What you are asked to do
Extract, without alteration, each line from the start of the listing to the line bearing "from FreeCAD import".

Record extracts
- - -

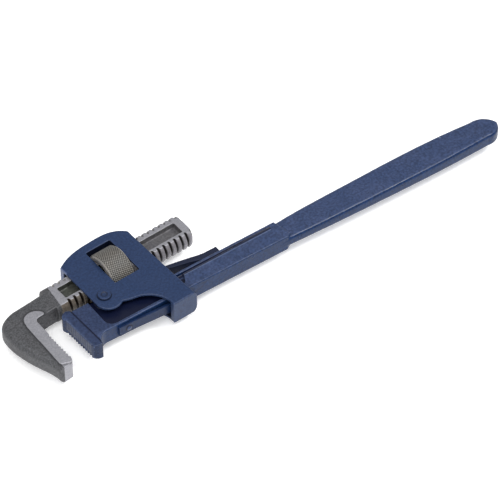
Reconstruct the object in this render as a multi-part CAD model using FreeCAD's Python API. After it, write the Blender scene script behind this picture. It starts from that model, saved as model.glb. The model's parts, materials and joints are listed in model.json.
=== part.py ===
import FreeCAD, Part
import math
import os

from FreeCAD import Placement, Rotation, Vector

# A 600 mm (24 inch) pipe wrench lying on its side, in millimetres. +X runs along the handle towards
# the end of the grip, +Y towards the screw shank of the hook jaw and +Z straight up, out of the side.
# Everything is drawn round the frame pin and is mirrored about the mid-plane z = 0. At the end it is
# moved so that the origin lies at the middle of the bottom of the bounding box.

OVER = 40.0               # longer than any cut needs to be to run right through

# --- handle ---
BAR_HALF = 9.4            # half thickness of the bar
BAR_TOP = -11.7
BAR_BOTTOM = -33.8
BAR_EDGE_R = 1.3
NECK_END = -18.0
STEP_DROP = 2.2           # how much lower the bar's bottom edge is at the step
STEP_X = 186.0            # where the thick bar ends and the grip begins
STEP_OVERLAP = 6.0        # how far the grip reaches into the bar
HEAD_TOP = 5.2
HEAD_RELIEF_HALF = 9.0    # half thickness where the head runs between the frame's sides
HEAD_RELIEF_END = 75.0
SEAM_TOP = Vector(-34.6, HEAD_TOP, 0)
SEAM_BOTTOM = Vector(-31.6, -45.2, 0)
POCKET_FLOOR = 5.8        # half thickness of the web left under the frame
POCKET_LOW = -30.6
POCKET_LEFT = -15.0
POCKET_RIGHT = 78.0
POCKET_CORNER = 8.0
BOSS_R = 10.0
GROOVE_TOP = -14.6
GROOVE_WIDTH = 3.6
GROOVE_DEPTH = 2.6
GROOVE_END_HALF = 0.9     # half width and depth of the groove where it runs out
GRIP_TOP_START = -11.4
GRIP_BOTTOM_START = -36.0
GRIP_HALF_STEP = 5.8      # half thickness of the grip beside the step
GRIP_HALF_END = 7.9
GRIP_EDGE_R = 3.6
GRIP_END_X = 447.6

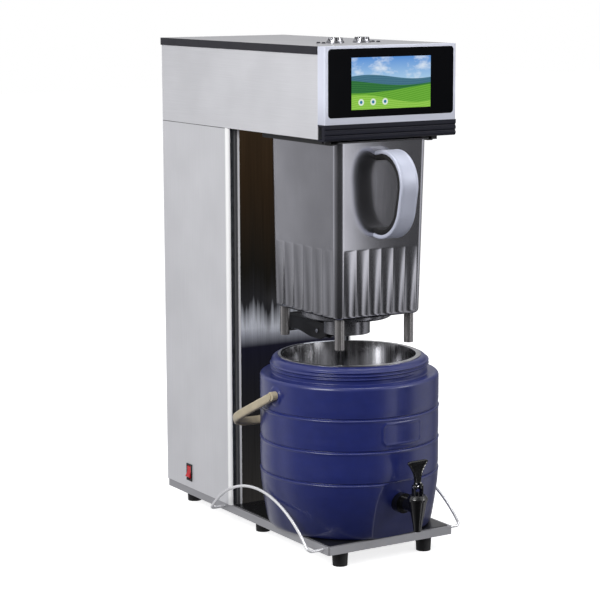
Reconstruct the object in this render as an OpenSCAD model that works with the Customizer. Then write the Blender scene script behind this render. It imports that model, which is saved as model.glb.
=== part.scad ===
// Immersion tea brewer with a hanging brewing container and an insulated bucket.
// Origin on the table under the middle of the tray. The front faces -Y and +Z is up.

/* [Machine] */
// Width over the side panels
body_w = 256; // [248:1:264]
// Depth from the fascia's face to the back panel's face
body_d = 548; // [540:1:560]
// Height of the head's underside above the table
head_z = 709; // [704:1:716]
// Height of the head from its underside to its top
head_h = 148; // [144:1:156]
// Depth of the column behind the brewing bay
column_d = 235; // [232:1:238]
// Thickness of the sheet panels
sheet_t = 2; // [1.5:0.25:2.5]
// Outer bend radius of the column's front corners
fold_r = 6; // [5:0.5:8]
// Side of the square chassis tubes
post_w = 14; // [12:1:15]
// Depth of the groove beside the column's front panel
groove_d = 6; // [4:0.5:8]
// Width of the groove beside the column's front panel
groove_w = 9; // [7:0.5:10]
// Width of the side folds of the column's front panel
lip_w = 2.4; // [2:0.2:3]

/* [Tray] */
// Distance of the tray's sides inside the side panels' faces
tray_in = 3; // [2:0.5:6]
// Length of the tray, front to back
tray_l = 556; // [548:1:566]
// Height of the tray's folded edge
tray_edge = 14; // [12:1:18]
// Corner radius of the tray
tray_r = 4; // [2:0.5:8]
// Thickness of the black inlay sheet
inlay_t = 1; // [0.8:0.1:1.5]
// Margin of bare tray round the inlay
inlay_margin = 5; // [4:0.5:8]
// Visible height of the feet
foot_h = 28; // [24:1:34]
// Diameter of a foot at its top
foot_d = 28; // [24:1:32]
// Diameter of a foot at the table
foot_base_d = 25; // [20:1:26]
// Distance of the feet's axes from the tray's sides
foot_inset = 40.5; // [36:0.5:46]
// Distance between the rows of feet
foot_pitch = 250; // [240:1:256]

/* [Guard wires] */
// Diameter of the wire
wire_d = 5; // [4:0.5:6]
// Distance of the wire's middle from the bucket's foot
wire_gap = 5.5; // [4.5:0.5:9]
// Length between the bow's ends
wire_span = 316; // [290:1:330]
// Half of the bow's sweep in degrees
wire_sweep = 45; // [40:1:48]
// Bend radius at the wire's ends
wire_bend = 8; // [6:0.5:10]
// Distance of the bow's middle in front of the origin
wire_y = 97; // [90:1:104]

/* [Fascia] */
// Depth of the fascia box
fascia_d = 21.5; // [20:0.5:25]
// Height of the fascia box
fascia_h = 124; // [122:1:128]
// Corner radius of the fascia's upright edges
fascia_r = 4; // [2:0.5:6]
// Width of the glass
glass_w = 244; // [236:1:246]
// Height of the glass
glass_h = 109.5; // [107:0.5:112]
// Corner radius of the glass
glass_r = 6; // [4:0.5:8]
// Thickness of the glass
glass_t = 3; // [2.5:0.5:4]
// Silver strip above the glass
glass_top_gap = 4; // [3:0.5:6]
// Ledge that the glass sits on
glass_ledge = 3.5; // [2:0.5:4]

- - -

Solution to this task
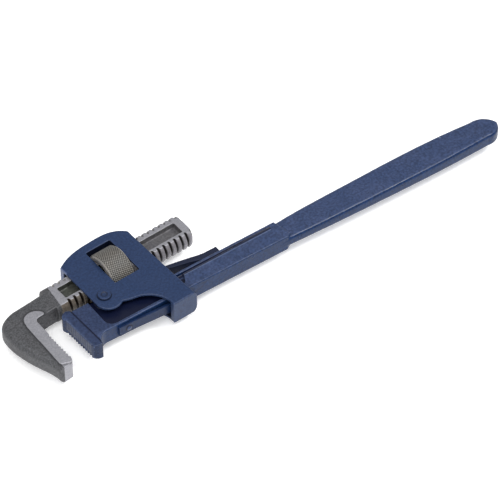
Reconstruct the object in this render as a multi-part CAD model using FreeCAD's Python API. After it, write the Blender scene script behind this picture. It starts from that model, saved as model.glb. The model's parts, materials and joints are listed in model.json.
=== part.py ===
import FreeCAD, Part
import math
import os

from FreeCAD import Placement, Rotation, Vector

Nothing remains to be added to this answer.